▶ [BRIEF]:
Look for the string "Blender" and copy every line that has it.

▶ [SOURCE MATERIAL]:
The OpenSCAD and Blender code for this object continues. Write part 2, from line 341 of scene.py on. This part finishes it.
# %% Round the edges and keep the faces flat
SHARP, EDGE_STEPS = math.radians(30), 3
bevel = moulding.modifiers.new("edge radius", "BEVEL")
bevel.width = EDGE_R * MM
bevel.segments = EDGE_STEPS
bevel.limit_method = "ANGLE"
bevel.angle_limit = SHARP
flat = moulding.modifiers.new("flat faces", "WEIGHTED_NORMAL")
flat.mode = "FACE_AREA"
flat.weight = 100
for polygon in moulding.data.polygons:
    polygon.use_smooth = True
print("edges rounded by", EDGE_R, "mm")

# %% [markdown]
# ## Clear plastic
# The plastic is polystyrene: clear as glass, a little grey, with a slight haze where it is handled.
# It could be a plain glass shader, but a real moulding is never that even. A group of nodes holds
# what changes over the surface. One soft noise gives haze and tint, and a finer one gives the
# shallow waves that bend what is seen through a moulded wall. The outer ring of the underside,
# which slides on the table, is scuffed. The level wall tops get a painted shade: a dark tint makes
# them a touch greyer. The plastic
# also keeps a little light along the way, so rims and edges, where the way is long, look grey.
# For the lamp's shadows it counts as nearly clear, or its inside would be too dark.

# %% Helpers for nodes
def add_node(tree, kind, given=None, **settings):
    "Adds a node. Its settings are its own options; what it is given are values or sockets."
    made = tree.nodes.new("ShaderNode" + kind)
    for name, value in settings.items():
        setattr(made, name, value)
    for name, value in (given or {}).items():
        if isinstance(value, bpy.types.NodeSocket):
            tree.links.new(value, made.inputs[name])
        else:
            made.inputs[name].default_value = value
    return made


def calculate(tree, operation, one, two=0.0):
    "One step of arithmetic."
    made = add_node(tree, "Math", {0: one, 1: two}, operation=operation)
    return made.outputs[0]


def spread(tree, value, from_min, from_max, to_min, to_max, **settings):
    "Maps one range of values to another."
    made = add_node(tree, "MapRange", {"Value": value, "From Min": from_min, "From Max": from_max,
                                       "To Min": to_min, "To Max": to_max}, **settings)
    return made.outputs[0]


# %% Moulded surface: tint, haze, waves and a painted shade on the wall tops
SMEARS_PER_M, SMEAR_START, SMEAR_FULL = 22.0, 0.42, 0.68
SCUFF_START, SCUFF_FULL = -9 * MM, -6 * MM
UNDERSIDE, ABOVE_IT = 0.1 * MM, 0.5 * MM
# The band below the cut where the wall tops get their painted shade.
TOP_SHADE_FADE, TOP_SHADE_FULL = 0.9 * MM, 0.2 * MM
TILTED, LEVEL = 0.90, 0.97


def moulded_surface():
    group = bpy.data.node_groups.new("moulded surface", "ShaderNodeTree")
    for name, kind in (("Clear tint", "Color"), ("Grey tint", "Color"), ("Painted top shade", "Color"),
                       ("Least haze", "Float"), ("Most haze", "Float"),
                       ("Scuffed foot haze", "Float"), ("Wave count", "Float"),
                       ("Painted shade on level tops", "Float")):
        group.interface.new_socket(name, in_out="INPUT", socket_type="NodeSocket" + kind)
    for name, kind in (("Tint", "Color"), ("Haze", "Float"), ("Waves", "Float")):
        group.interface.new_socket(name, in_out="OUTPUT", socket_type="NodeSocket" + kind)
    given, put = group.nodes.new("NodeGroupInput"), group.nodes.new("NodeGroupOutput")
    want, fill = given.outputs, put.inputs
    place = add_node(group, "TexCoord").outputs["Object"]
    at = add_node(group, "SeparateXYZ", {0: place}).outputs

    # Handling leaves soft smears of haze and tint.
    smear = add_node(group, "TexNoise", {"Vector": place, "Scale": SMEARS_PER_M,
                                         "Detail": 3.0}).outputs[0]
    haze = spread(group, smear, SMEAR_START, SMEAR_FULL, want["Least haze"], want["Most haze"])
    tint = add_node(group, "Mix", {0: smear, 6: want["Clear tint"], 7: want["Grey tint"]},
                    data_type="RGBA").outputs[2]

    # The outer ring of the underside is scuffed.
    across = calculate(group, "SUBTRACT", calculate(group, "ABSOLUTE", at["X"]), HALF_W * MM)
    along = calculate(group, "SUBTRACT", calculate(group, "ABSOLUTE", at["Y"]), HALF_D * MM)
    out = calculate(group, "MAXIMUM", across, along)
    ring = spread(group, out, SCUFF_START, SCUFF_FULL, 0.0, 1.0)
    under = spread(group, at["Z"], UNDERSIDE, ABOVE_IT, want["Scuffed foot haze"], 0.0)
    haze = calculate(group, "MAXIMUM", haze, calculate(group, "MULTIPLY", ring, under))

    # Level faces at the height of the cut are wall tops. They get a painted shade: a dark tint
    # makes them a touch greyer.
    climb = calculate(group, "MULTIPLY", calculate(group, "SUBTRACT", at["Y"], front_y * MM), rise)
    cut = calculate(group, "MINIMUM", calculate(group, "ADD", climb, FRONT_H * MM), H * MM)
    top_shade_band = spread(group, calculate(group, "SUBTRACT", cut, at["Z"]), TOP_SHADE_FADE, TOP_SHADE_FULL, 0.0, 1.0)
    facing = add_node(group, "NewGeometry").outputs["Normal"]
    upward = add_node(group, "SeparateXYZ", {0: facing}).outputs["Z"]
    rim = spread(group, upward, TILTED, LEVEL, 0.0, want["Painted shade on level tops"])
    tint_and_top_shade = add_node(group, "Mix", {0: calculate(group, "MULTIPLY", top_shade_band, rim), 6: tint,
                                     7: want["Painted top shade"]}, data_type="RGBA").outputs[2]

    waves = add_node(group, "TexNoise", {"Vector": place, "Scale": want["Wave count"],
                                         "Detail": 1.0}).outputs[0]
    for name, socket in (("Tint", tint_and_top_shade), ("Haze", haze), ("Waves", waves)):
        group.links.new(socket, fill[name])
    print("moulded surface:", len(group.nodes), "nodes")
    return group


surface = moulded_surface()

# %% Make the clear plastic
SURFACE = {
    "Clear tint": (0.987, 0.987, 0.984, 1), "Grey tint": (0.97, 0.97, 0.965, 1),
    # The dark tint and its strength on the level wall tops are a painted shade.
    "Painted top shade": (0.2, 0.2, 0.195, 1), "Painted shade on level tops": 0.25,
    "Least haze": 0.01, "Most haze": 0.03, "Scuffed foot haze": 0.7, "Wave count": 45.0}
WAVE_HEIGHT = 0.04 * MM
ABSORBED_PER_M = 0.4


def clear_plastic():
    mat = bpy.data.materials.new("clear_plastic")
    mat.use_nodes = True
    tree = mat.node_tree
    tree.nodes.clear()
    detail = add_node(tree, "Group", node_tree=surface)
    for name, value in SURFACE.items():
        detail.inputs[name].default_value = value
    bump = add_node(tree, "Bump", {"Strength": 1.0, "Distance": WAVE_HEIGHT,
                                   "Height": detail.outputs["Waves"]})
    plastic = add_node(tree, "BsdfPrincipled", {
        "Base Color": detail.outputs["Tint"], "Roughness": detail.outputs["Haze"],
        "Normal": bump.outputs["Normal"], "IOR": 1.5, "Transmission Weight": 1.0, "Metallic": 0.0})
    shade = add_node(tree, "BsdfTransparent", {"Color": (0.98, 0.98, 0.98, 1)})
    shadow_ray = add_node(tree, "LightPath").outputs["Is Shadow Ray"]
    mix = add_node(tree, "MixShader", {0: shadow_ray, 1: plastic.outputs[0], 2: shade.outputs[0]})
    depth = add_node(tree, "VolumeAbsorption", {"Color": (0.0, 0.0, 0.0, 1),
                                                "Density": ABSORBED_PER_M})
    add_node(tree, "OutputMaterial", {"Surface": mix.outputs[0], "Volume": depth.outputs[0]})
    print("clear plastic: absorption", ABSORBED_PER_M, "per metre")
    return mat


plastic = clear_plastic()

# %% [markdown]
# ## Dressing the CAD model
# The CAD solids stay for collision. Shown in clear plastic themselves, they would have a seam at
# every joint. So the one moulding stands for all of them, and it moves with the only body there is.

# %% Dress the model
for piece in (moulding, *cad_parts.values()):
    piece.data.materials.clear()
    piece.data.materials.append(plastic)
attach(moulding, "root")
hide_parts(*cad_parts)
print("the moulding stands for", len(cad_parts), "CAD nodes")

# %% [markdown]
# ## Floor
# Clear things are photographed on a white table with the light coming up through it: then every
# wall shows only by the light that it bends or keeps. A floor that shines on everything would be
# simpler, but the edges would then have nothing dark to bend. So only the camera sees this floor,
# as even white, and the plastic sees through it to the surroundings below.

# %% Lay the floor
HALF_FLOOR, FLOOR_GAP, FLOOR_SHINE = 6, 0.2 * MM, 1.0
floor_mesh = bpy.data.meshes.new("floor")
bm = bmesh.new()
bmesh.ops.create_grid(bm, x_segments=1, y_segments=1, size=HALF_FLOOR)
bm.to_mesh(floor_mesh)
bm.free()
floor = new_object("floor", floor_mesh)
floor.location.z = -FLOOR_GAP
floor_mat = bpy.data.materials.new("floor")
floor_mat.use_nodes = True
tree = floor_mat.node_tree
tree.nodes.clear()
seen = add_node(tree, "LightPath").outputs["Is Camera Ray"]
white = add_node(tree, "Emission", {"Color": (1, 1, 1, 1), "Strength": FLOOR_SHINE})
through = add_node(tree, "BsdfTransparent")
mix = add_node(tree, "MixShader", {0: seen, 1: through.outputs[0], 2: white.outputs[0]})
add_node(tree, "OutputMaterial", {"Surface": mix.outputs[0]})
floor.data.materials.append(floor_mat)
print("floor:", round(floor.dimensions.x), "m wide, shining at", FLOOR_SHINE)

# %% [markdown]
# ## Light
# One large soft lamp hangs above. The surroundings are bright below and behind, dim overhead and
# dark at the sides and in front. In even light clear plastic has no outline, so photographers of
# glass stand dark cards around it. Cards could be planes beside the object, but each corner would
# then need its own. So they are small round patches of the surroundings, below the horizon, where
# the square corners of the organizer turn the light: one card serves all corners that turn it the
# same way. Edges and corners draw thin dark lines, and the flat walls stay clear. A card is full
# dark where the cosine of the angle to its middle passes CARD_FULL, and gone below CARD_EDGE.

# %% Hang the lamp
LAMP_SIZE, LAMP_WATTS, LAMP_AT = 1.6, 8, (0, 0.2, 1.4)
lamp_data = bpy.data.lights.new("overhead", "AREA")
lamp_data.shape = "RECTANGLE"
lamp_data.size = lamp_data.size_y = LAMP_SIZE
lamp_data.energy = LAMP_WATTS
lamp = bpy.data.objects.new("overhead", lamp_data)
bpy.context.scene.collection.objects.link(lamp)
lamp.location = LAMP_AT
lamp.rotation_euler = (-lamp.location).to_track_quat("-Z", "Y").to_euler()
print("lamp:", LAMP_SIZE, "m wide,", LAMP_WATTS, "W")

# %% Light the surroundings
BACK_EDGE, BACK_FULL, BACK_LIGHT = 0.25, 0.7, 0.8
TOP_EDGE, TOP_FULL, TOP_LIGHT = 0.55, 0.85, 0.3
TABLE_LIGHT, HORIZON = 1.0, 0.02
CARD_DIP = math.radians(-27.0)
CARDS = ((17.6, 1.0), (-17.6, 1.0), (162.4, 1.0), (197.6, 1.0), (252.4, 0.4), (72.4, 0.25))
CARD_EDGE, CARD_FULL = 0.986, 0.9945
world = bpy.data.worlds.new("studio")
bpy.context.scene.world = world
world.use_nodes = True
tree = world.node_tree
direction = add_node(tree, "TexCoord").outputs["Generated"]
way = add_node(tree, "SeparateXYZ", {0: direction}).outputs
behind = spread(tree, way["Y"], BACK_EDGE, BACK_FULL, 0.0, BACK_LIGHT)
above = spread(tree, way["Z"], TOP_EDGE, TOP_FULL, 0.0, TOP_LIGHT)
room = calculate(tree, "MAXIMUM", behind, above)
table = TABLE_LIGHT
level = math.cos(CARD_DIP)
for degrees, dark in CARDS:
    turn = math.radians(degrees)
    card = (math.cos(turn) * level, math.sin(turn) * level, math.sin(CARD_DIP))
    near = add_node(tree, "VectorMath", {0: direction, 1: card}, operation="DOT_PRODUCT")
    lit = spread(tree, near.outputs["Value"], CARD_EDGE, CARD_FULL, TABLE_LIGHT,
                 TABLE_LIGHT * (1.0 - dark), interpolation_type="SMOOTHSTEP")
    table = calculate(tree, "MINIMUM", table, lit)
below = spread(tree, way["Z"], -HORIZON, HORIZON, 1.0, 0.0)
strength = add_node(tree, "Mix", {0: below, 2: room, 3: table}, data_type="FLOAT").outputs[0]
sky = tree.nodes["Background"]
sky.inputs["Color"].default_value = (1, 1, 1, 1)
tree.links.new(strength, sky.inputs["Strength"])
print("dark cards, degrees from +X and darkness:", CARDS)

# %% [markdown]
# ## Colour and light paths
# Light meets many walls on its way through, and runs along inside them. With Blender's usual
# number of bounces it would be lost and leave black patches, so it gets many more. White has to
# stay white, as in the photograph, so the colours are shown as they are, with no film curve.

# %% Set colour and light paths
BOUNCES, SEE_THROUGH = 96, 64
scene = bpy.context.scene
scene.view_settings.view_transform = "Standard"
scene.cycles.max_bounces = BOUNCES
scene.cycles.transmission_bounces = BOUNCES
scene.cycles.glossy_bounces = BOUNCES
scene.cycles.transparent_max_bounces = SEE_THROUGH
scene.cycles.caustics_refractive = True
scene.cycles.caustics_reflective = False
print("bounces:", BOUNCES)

▶ [RESPONSE TO THE EXERCISE]:
The OpenSCAD and Blender code for this object continues. Write part 2, from line 341 of scene.py on. This part finishes it.
# Light meets many walls on its way through, and runs along inside them. With Blender's usual